Superando o capitalismo:

O socialismo [marxista] não é uma alternativa genuína ao capitalismo, porque aceita esta clivagem como um destino universal. Todo o Manifesto de Marx está relacionado a isso: ele busca ser não apenas anticapitalista (e também anti-pré-capitalista), mas também pós-capitalista. Neste sentido, Marx odiava os camponeses. O marxismo exige o agravamento da clivagem, a absolutização da Gestalt proletária, que seria o último estágio, o limite da divisão e da alienação. O proletário não existe como realidade individual (figura central do liberalismo). O que existe é apenas um camponês urbanizado, infeliz e, em todo caso, dividido – tanto como trabalhador industrial da cidade quanto como um pequeno-burguês.

A QTP rejeita o capitalismo em suas raízes, bem como a modernidade. Consequentemente, no campo da economia, a QTP representa um retorno ao Trabalhador integral. Em grande parte, isso corresponde ao populismo americano do final do século XIX (a União dos Agricultores e a criação do Partido Populista em 1892, sendo Frances Willard, Thomas Watson, etc., aqueles que poderíamos chamar de seus fundadores) ou o anarquismo agrícola de Proudhon, inspirado na experiência suíça.

No entanto, a restauração da figura do Trabalhador integral só é possível mediante a restauração dos dois outros tipos indo-europeus: o Sacerdote integral e o Guerreiro integral (um exemplo do guerreiro integral seria o cavaleiro).

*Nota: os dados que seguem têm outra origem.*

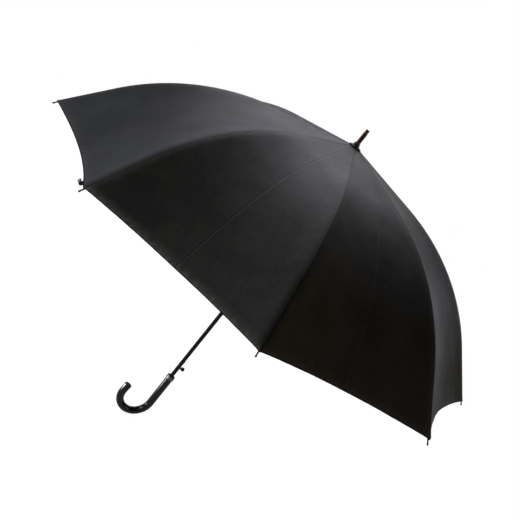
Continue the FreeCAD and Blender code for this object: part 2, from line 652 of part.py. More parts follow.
def make_strap():
    """A fabric strap sewn under the hem, folded back on itself beneath the canopy."""
    rise = math.degrees(math.atan(math.tan(math.radians(HEM_SLOPE)) / cos_deg(HALF_STEP)))
    hem_r, hem_z = edge_point(EDGE_LENGTH)
    hem_u = hem_r * cos_deg(HALF_STEP)
    down = V(cos_deg(rise), 0, -sin_deg(rise))
    under = V(-sin_deg(rise), 0, -cos_deg(rise))
    root = V(hem_u, 0, hem_z) + down * STRAP_ROOT_DROP + under * STRAP_ROOT_DEPTH
    fold = root + down * STRAP_REACH
    radius = STRAP_SPREAD / 2
    thickness = STRAP_THICKNESS
    fold_middle = fold + under * radius + down * radius
    fold_end = fold + under * STRAP_SPREAD
    tail = fold_end - down * STRAP_RETURN
    outer = [
        Part.makeLine(root, fold),
        Part.Arc(fold, fold_middle, fold_end).toShape(),
        Part.makeLine(fold_end, tail),
    ]
    inner_fold = fold + under * thickness
    inner_end = fold_end - under * thickness
    inner_middle = fold_middle - down * thickness
    inner = [
        Part.makeLine(root + under * thickness, inner_fold),
        Part.Arc(inner_fold, inner_middle, inner_end).toShape(),
        Part.makeLine(inner_end, tail - under * thickness),
    ]
    caps = [Part.makeLine(root, root + under * thickness), Part.makeLine(tail, tail - under * thickness)]
    face = Part.Face(Part.Wire(Part.__sortEdges__(outer + inner + caps)))
    hem_half = hem_r * sin_deg(HALF_STEP)
    start = hem_half - STRAP_OFFSET - STRAP_WIDTH
    face.translate(V(0, start, 0))
    band = face.extrude(V(0, STRAP_WIDTH, 0))
    roll_base = root + under * (thickness / 2) + V(0, start, 0)
    roll = Part.makeCylinder(STRAP_ROLL_RADIUS, STRAP_WIDTH, roll_base, V(0, 1, 0))
    snap_centre = fold + down * SNAP_AHEAD + V(0, start + STRAP_WIDTH / 2, 0)
    snap = Part.makeCylinder(SNAP_RADIUS, SNAP_THICKNESS, snap_centre, under * -1)
    panel_bearing = rib_bearing(STRAP_RIB) - HALF_STEP
    export(around(band.fuse(roll), panel_bearing), "strap")
    export(around(snap, panel_bearing), "strap_snap")


os.makedirs("parts", exist_ok=True)
make_ribs()
make_crown()
make_shaft()
make_runner()
make_button()
make_handle()
make_strap()
print("rib edge %.1f, hem height %.1f" % (EDGE_LENGTH, edge_point(EDGE_LENGTH)[1]))
print("open angle %.4f, closed angle %.4f, travel %.4f" % (OPEN_ANGLE, CLOSED_ANGLE, RUNNER_TRAVEL))
print("notch pivot", NOTCH_PIVOT, "rib pivot", RIB_PIVOT)
print("stretcher pivot", STRETCHER_PIVOT, "runner pivot", RUNNER_PIVOT)
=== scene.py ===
import json
import math

import bpy
from mathutils import Matrix, Vector


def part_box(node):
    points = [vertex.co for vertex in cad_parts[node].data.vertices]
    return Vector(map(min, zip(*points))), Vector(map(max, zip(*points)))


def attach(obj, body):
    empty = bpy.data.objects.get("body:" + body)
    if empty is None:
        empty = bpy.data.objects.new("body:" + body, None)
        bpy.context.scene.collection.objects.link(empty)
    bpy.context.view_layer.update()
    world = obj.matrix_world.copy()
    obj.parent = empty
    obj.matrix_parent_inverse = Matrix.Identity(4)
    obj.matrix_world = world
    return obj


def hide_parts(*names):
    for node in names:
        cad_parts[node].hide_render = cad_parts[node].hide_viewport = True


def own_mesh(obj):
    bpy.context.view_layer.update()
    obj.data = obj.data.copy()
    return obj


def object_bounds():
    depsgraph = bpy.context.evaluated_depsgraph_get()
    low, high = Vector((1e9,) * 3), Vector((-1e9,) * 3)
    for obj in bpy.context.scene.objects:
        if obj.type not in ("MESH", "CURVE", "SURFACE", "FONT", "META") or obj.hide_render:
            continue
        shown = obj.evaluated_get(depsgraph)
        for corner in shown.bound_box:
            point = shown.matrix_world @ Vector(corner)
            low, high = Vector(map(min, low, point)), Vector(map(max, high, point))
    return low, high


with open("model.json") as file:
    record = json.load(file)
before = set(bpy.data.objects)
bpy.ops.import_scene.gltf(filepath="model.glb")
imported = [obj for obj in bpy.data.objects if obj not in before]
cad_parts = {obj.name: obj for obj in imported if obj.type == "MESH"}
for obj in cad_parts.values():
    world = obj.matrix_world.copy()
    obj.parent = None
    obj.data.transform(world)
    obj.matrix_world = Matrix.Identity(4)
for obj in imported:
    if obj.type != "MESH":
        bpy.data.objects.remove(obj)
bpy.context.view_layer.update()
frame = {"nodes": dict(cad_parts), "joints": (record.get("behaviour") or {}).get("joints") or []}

# All lengths are in metres, in the frame's own axes: +Z up the shaft, origin at the collar's top.

# ---- canopy, the same curve as the CAD canopy ------------
RIB_COUNT = 8
RIB_STEP = 2 * math.pi / RIB_COUNT
HALF_STEP = RIB_STEP / 2
FIRST_RIB = -HALF_STEP
CANOPY_RADIUS = 0.600
CROWN_HOLE_RADIUS = 0.007
CROWN_SLOPE = math.radians(11.7)
HEM_SLOPE = math.radians(49.0)
CROWN_STRAIGHT = 0.27      # shares of the rib's edge that are straight
HEM_STRAIGHT = 0.20
CROWN_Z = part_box("rosette")[1].z - 0.0014
CROWN_DROP = 0.001
BRACKET_DEPTH = 0.0031     # how far the bracket's pivot is below the rib's edge
CLOTH_THICKNESS = 0.0005
SCALLOP = 0.015            # how far the hem curves in at the middle of a panel

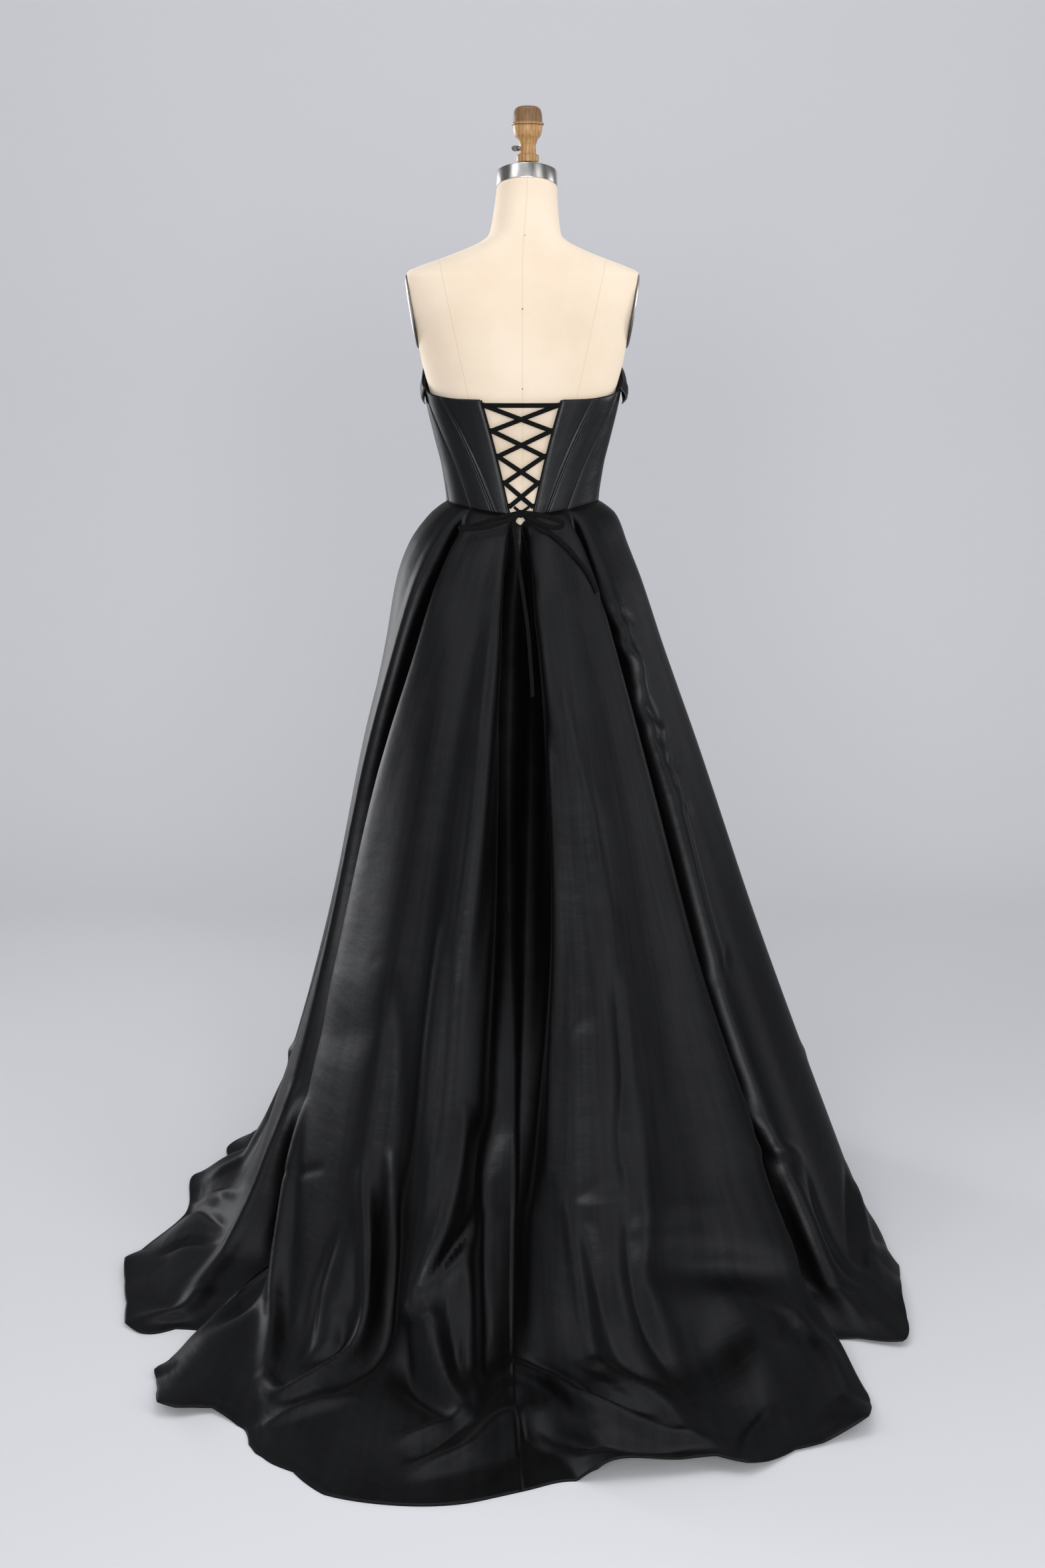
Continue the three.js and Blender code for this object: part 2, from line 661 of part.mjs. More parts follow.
function laceHalf(firstSide, standOff, withBar) {
  const turns = LOOP_HEIGHTS.map((_, row) => laceTurn(row % 2 ? -firstSide : firstSide, row));
  if (withBar) turns.unshift(laceTurn(-firstSide, 0));
  let lace;
  for (let k = 1; k < turns.length; k++) {
    const [from, to] = [turns[k - 1], turns[k]];
    const past = LACE.turn / (rad(1) * 110 * Math.abs(to.direction - from.direction));
    const route = [-past, 0.25, 0.5, 0.75, 1 + past].map((t) => {
      const direction = lerp(from.direction, to.direction, t);
      return bodicePoint(direction, 1, lerp(from.height, to.height, t), standOff);
    });
    const run = toSolid(ribbon(route, facingBack, 4));
    lace = lace ? lace.add(run) : run;
  }
  return toGeometry(lace);
}
addPiece("lace_over", laceHalf(1, LACE.over, true), LACE_SATIN);
addPiece("lace_under", laceHalf(-1, LACE.under, false), LACE_SATIN);

// The bow: a knot and two flattened loops, in front of the waist seam. Loop points by hand.
const KNOT = { x: 3, y: 113, z: 1109, wide: 9, deep: 5, tall: 7.5 };
const BOW_LEFT = [
  [3, 115, 1111],
  [25, 120, 1106],
  [55, 123, 1098],
  [82, 125, 1091],
  [95, 126.5, 1089],
  [97, 129, 1088],
  [84, 131, 1087],
  [55, 129, 1090],
  [25, 125, 1099],
  [3, 117, 1109],
];
const BOW_RIGHT = [
  [3, 115, 1109],
  [-14, 121, 1102],
  [-36, 127, 1092],
  [-52, 129, 1089],
  [-61, 131, 1092],
  [-62, 132, 1097],
  [-50, 130, 1102],
  [-32, 126, 1107],
  [-14, 122, 1110],
  [3, 117, 1111],
];
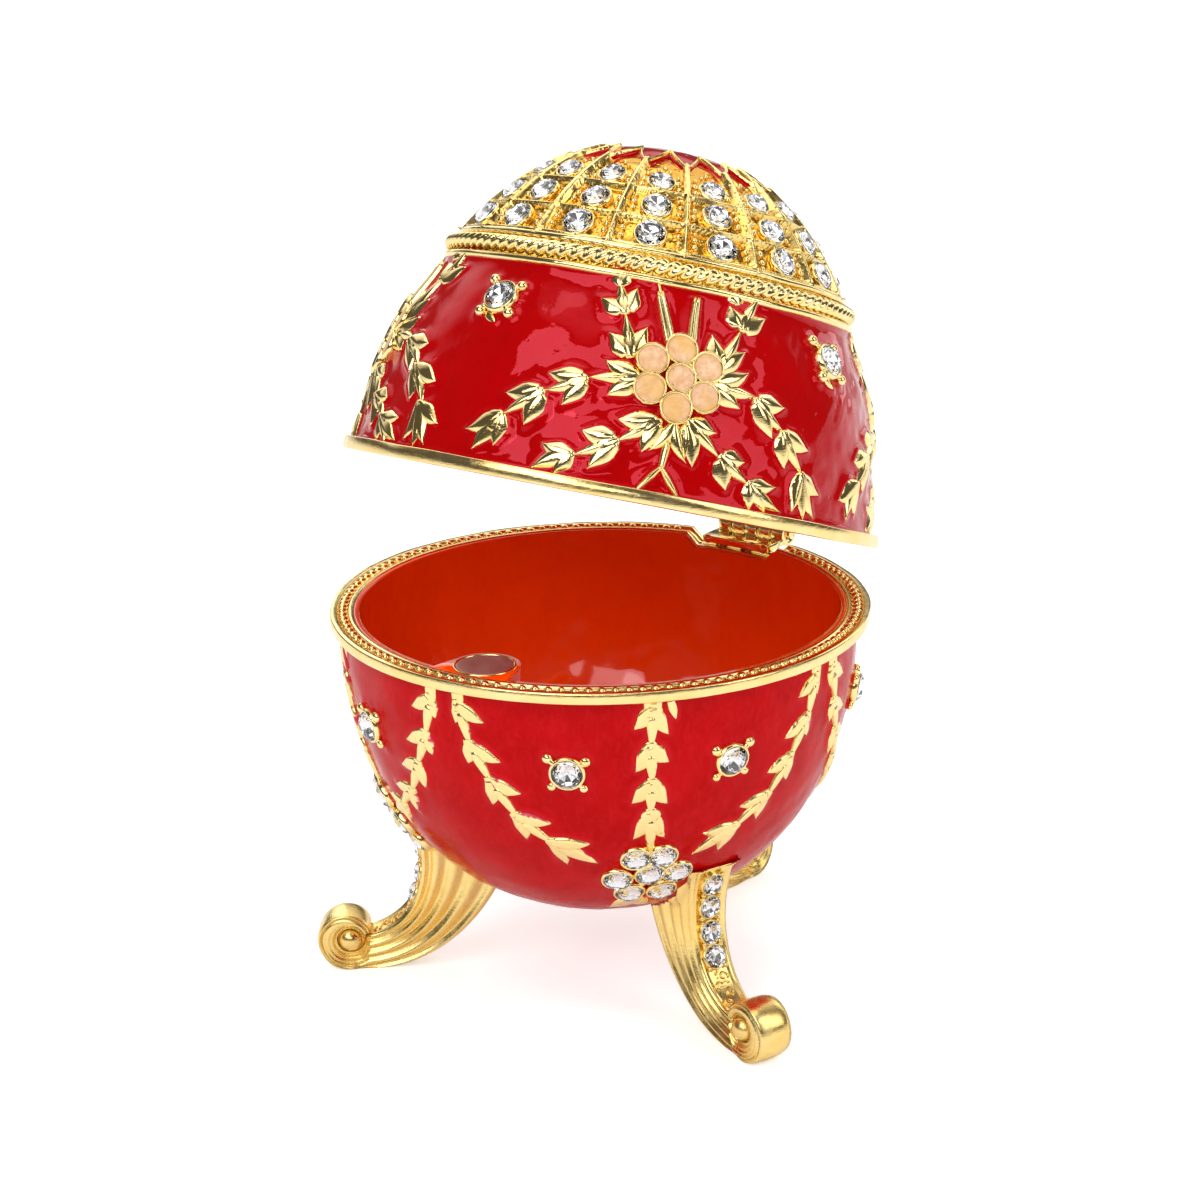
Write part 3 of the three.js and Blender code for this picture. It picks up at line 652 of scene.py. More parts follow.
def sprig(R, base, tips, nxt, w, h, kind="flat", stem=0.32, bend=0.13, body=None, mat=0, stem_kind=None, jit=1.0):
    """leaves from base to each tip, and a stem on to the next base"""
    egg = R.egg
    d = chart(egg, base, nxt) if nxt else sum(chart(egg, base, t) for t in tips)
    d = d / max(np.hypot(*d), 1e-6)
    for k, t in enumerate(tips):
        T = chart(egg, base, t)
        L = np.hypot(*T)
        cr = d[0] * T[1] - d[1] * T[0]
        sg = -1 if cr < 0 else 1
        bd = -sg * bend * (0.8 + 0.4 * rng.random()) * min(1, abs(cr) / L * 3)
        R.lobe(base, t, w * (0.92 + 0.16 * rng.random()) * min(1.0, 0.55 + L / 5), h * (0.94 + 0.12 * rng.random()), -bd,
               kind, wb=0.62, peak=0.42, h_tip=0.55 if kind == "flat" else 0.45, tilt=-0.035 if kind == "flat" else 0.0,
               tag=0.0, mat=mat)
    if body:
        f = body[0]
        b2 = (base[0] + d[0] * f / float(egg.radius(base[1])), base[1] + d[1] * f)
        b1 = (base[0] - d[0] * 0.45 / float(egg.radius(base[1])), base[1] - d[1] * 0.45)
        R.lobe(b1, b2, body[1], h * 1.02, 0, "flat" if kind == "flat" else "round", wb=0.45, we=0.3, peak=0.6, h_tip=0.9, tag=-0.8, mat=mat)
    if nxt:
        k0 = 0.9 if kind == "flat" else 0.5
        s0 = (base[0] + d[0] * k0 / float(egg.radius(base[1])), base[1] + d[1] * k0)
        s1 = (nxt[0] + d[0] * 0.35 / float(egg.radius(nxt[1])), nxt[1] + d[1] * 0.35)
        if kind == "flat":
            R.lobe(s0, s1, stem * 1.75, h * 1.08, rng.normal() * 0.03, "flat", wb=0.5, we=0.2, peak=0.3, h_tip=0.85, m=9, n=11,
                   taper=1.15, tilt=-0.03, tag=-0.25, mat=mat)
        else:
            R.lobe(s0, s1, stem, h * 1.05, rng.normal() * 0.05, stem_kind or "ridge", wb=0.45, we=0.2, peak=0.4, h_tip=0.62, n=12, m=9, mat=mat)


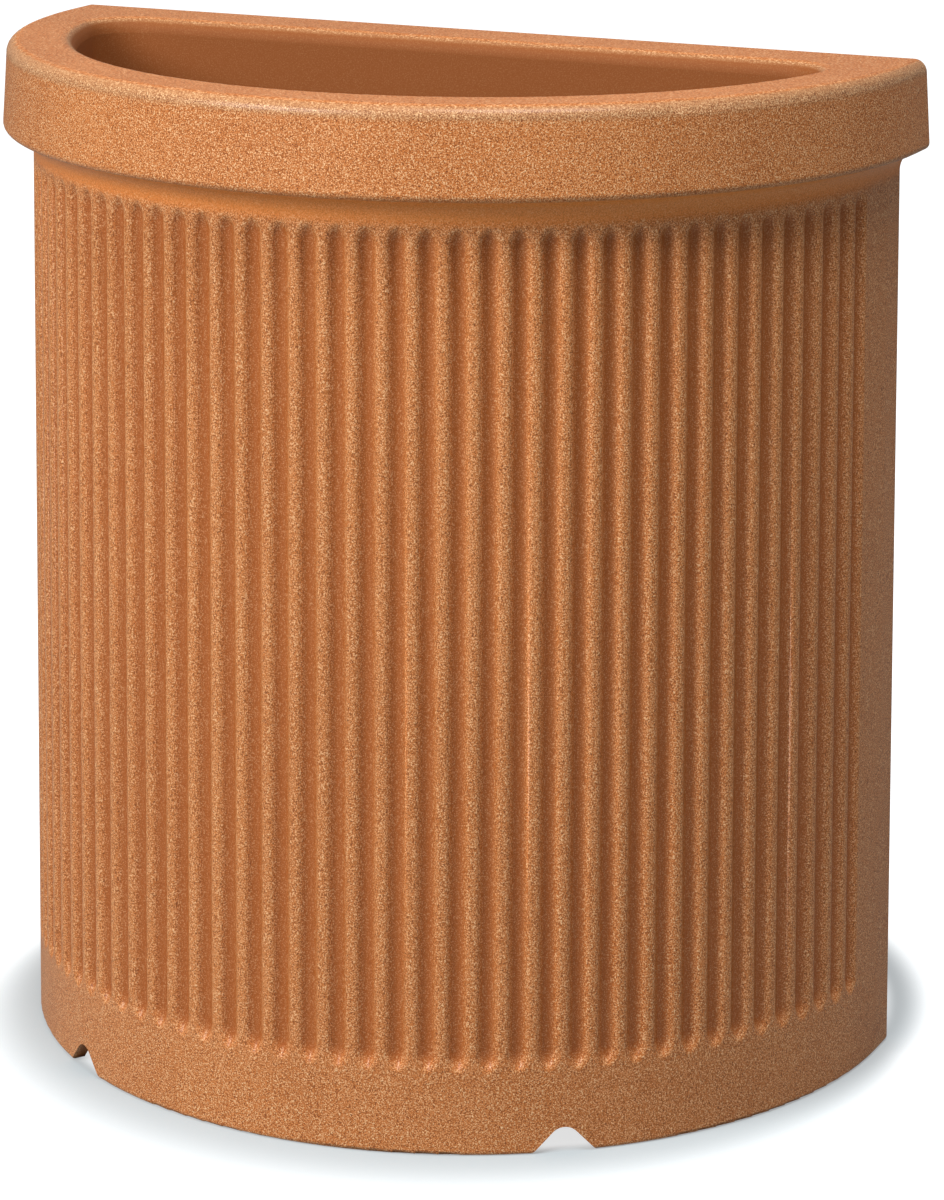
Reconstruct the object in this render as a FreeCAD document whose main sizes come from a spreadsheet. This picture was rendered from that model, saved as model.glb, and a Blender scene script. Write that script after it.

Contudo, o tipo integral restaurado não corresponde ao original. Há uma dialética no sentido hegeliano aqui: inocência-pecado-virtude. A virtude não é a inocência, mas a colisão com o pecado e a superação deste. Semelhantemente ao capitalismo: pecado, mal absoluto, clivagem/Diabo – Trabalhador integral: inocência – restauração do Trabalhador integral: virtude.

Portanto, o confronto com o capitalismo é um imperativo escatológico.

O fim da história na ótica da QTP é o fim da história do capitalismo e a transição para outra história, anticapitalista, baseada na integralidade e no holismo, em direção a uma história integral.